How to solve this basic type of quadratic form question?

Question

Here's a problem from a previous exam.

1. Find the rank and signature of the following quadratic form on $\mathbb R^3)$ $$q(x)=x_1^2-6x_1x_2+4x_1x_3+7x_2^2-10x_2x_3+8x_3^2$$
2. Find the symmetric bilinear form $f(x,y)$ corresponding to $q$
3. Prove the form below is an inner product on $\mathbb R^3$, where $ \left\langle \cdot,\cdot \right\rangle$ is the standard inner product on $\mathbb R^3$. $$h(x,y)=x_1y_1-3x_1y_2-3x_2y_1+2x_1y_3+2x_3y_1+7x_2y_2-5x_2y_3-5x_3y_2+8x_3y_3+ \left\langle x,y \right\rangle $$

I don't understand the theoretical material at all and am hoping to understand it by getting help in solving this thing step by step..

Answer 1

It helps to start by answering 2. Note that we can rewrite $q$ by splitting any cross-products into two. In particular, $$ q(x) = x_1x_1 - 3x_1x_2 + 2x_1 x_3\\ -3x_2x_1 + 7x_2x_2 - 5 x_2x_3\\ +2x_3x_1 - 5x_3x_2 + 8 x_3x_3 $$ If we define $$ f(x,y) = x_1y_1 - 3x_1y_2 + 2x_1 y_3\\ -3x_2y_1 + 7x_2y_2 - 5 x_2y_3\\ +2x_3y_1 - 5x_3y_2 + 8 x_3y_3 $$ then it's clear that $q(x) = f(x,x)$. Moreover, $f$ is symmetric since $f(x,y) = f(y,x)$. So, we say that $f$ is the symmetric bilinear form corresponding to $q$.

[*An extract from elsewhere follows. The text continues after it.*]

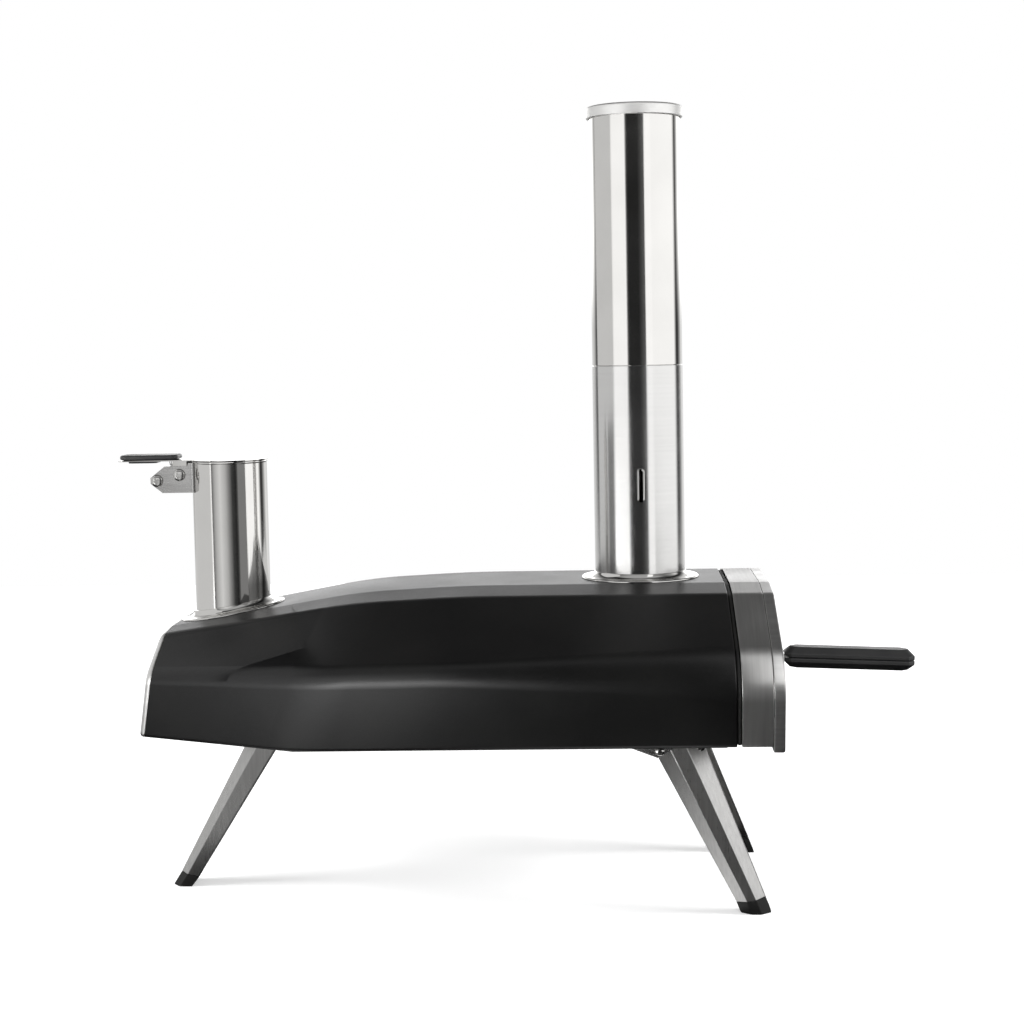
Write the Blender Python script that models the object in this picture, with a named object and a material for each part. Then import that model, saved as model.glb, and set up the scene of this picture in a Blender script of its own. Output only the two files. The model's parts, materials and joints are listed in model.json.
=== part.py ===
"""A portable wood fired pizza oven: a hexagonal steel shell on three folding legs.

Metres, +Z up, +X out of the mouth. The feet stand on z = 0, and y = 0 is the plane of symmetry.
"""
from math import asin, atan, cos, pi, radians, sin, tan

import bmesh
import bpy
from mathutils import Matrix, Vector

GAP = 0.0003
PLATE_THICKNESS = 0.0012

# Hexagonal sections as (half-width, height) of the flat roof, roof crease, widest crease and bottom edge.
BASE_Z = 0.160
MAIN_SECTION = ((0.055, 0.290), (0.097, 0.285), (0.2006, 0.234), (0.165, BASE_Z))
TAPER_SECTION = ((0.055, 0.2855), (0.097, 0.2805), (0.1995, 0.233), (0.165, BASE_Z))
REAR_SECTION = ((0.044, 0.2550), (0.076, 0.2520), (0.112, 0.220), (0.095, BASE_Z))
CREASE_RADII = (0.030, 0.020, 0.016, 0.006)
FRONT_RADII = (0.030, 0.020, 0.036, 0.006)
CREASE_STEPS = 3
SHELL_THICKNESS = 0.0010
SHELL_LIP = 0.014

# Cross planes of the body: x where each one meets the base, and how far it leans per metre of height.
# The roof falls gently from the upright plane at RIDGE_X to the taper, then more steeply to the rear.
FRONT_LEAN = -0.024
TAPER_X, TAPER_LEAN = -0.190, 0.40
REAR_X, REAR_LEAN = -0.335, 0.200
RIDGE_X = -0.045
TAPER_BLEND = 0.030

# Depths of the pieces stacked along the mouth, as x at the base.
SHELL_FRONT_X = 0.1950
BAND_X = (0.1995, 0.2262)
DOOR_X = (0.2265, 0.2360)
BAND_THICKNESS = 0.0012
DOOR_DROP = 0.0050
MOUTH_SECTION = ((0.050, 0.2690), (0.088, 0.2670), (0.172, 0.2280), (0.160, 0.1885))
REAR_PANEL_DEPTH = 0.0050
AIR_HOLE_Z, AIR_HOLE_RADIUS, AIR_HOLE_PITCH, AIR_HOLES = 0.2460, 0.0028, 0.0160, 5

CHAMBER_X = (-0.165, 0.2235)
CHAMBER_SECTION = ((0.050, 0.2725), (0.086, 0.2710), (0.180, 0.2300), (0.1675, 0.1850))
CHAMBER_THICKNESS = 0.0008
BLANKET_X = (-0.128, 0.188)
BLANKET_INSET = 0.0055
BLANKET_THICKNESS = 0.0050
STONE_SIDE, STONE_THICKNESS, STONE_X = 0.330, 0.010, 0.0250
STONE_CHAMFER = 0.0015

BURNER_X = (-0.312, -0.1685)
BURNER_HALF_WIDTH = 0.070
BURNER_Z = (0.168, 0.2435)
BURNER_THICKNESS = 0.0012
TRAY_X = (-0.331, -0.196)
TRAY_HALF_WIDTH = 0.060
TRAY_Z = (0.182, 0.204)
HATCH_HALF_WIDTH, HATCH_Z, HATCH_THICKNESS = 0.074, (0.172, 0.240), 0.0015
HATCH_GRIP_Z, HATCH_GRIP_LENGTH, HATCH_GRIP_HALF_WIDTH = 0.2030, 0.0125, 0.0200

CHIMNEY_X = 0.1165
TUBE_WALL = 0.0008
CHIMNEY_RADIUS = 0.0418
CHIMNEY_FOOT_Z = MAIN_SECTION[0][1] + GAP
CHIMNEY_SEAM_Z = 0.487
CHIMNEY_TOP_Z = 0.7215
CAP_RADIUS, CAP_TOP_Z, CAP_RIM = 0.0443, 0.7235, 0.0105
OUTLET_RADIUS, OUTLET_TOP_Z = 0.0403, 0.3250
SLEEVE_Z = (0.462, 0.512)
CHIMNEY_FLANGE_RADIUS = 0.0545
CLIP_X, CLIP_Z, CLIP_HALF_WIDTH, CLIP_WIRE = 0.1177, (0.3640, 0.3930), 0.0026, 0.0009
SLOT_MARGIN = 0.0006

HOPPER_X = -0.2677
HOPPER_RADIUS = 0.0349
HOPPER_TOP_Z = 0.4052
HOPPER_FLANGE_RADIUS = 0.0490

LID_Z = (0.4056, 0.4066)
LID_RADIUS = 0.0357
TONGUE_END_X, TONGUE_HALF_WIDTH = -0.3705, 0.0152
PAD_X, PAD_Z, PAD_HALF_WIDTH = (-0.3692, -0.3143), (0.4069, 0.4115), 0.0150
CLAMP_X, CLAMP_Z = (-0.3615, -0.3345), (0.4039, 0.4053)
PIVOT_X, PIVOT_Z = -0.3118, 0.3929
STOP_X, STOP_Z = -0.3329, 0.3878
BRACKET_CHEEK_Y, BRACKET_Z = (0.0166, 0.0178), (0.3762, 0.4040)
BRACKET_END_X, BRACKET_ROOT_X, SADDLE_ANGLE = -0.3400, -0.3009, 0.56
BRACKET_OUTLINE = ((-0.2800, 0.3750), (-0.2800, 0.4050), (-0.3030, 0.4050), (-0.3040, 0.4010),
                   (-0.3255, 0.4010), (-0.3390, 0.3905), (-0.3390, 0.3850), (-0.3265, 0.3750))
EAR_Y = (0.0140, 0.0152)
EAR_OUTLINE = ((-0.3185, 0.4061), (-0.3052, 0.4061), (-0.3052, 0.3905), (-0.3085, 0.3870),
               (-0.3150, 0.3870), (-0.3185, 0.3905))
BUMPER_X, BUMPER_FOOT_Z = (-0.3065, -0.3042), 0.4008
COIL_X, COIL_Z, COIL_RADIUS, COIL_WIRE, COIL_TURNS = (-0.3245, -0.3070), 0.4030, 0.0014, 0.0004, 8
BOLT_RADIUS, BOLT_HEAD_RADIUS = 0.0025, 0.0058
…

Importantly, we can write $f$ using matrices. Note that if $x$ and $y$ are column-vectors, then $f(x,y) = x^TAy$, where $A$ is the matrix $$ A = \pmatrix{1&-3&2\\-3&7&-5\\2&-5&8} $$ thus, we call $A$ the matrix corresponding to the quadratic form $q$ and the (symmetric) bilinear form $f$. Notably, the matrix corresponding to a quadratic form is always symmetric.

To answer 1, find the rank of the matrix $A$, and find out how many positive eigenvalues $A$ has. Notably, there are ways to do this without explicitly computing the eigenvalues of $A$.

To answer 3, note that $A + I$ (the matrix corresponding to $h$) has only positive eigenvalues.

Answer 2

Write the quadratic form as a sum of squares, usingwhatever method you want. I shall use here Lagrange's (using $\;x,y,z\;$ intead of the annoying (for me) $\;x_1,...,x_3$):

$$q\left(\bf x\right) =x^2-6xy+4xz+7y^2-10yz+8z^2=$$

$$=(x-(3y-2z))^2-9y^2+12yz-4z^2+7y^2-10yz+8z^2=$$

$$=(x-(3y-2z))^2-2y^2+2yz+4z^2=(x-(3y-2z))^2-2\left(y-\frac12z\right)^2+\frac92z^2$$

and there you have the signature: $\;(p,n)=(2,1)\;$ and rank three.

Other way: with matrices:

$$q\left(\bf x\right)=(x\;y\;z)\begin{pmatrix}1&\!-3&2\\\!-3&7&\!-5\\2&\!-5&8\end{pmatrix}\begin{pmatrix}x\\y\\z\end{pmatrix}$$

Now bring the matrix to diagonal fgorm (why is it always possible with matrics of quadratic forms?) by row/column elementary operations:

$$\begin{pmatrix}1&\!-3&2\\\!-3&7&\!-5\\2&\!-5&8\end{pmatrix}\stackrel{R_2+3R_1,\,R_3-2R_1}\rightarrow \begin{pmatrix}1&\!-3&2\\0&\!-2&1\\0&1&4\end{pmatrix}\stackrel{C_2+3C_1,\,C_3-2C_1}\rightarrow \begin{pmatrix}1&0&0\\0&\!-2&1\\0&1&4\end{pmatrix}\stackrel{R_3+\frac12R_2}\rightarrow$$$${}$$

$$\begin{pmatrix}1&0&0\\0&\!-2&1\\0&0&\frac92\end{pmatrix}\stackrel{C_3+\frac12C_2}\rightarrow\begin{pmatrix}1&0&0\\0&\!-2&0\\0&0&\frac92\end{pmatrix}$$

and once again you get the same signature and the same rank, ofcourse.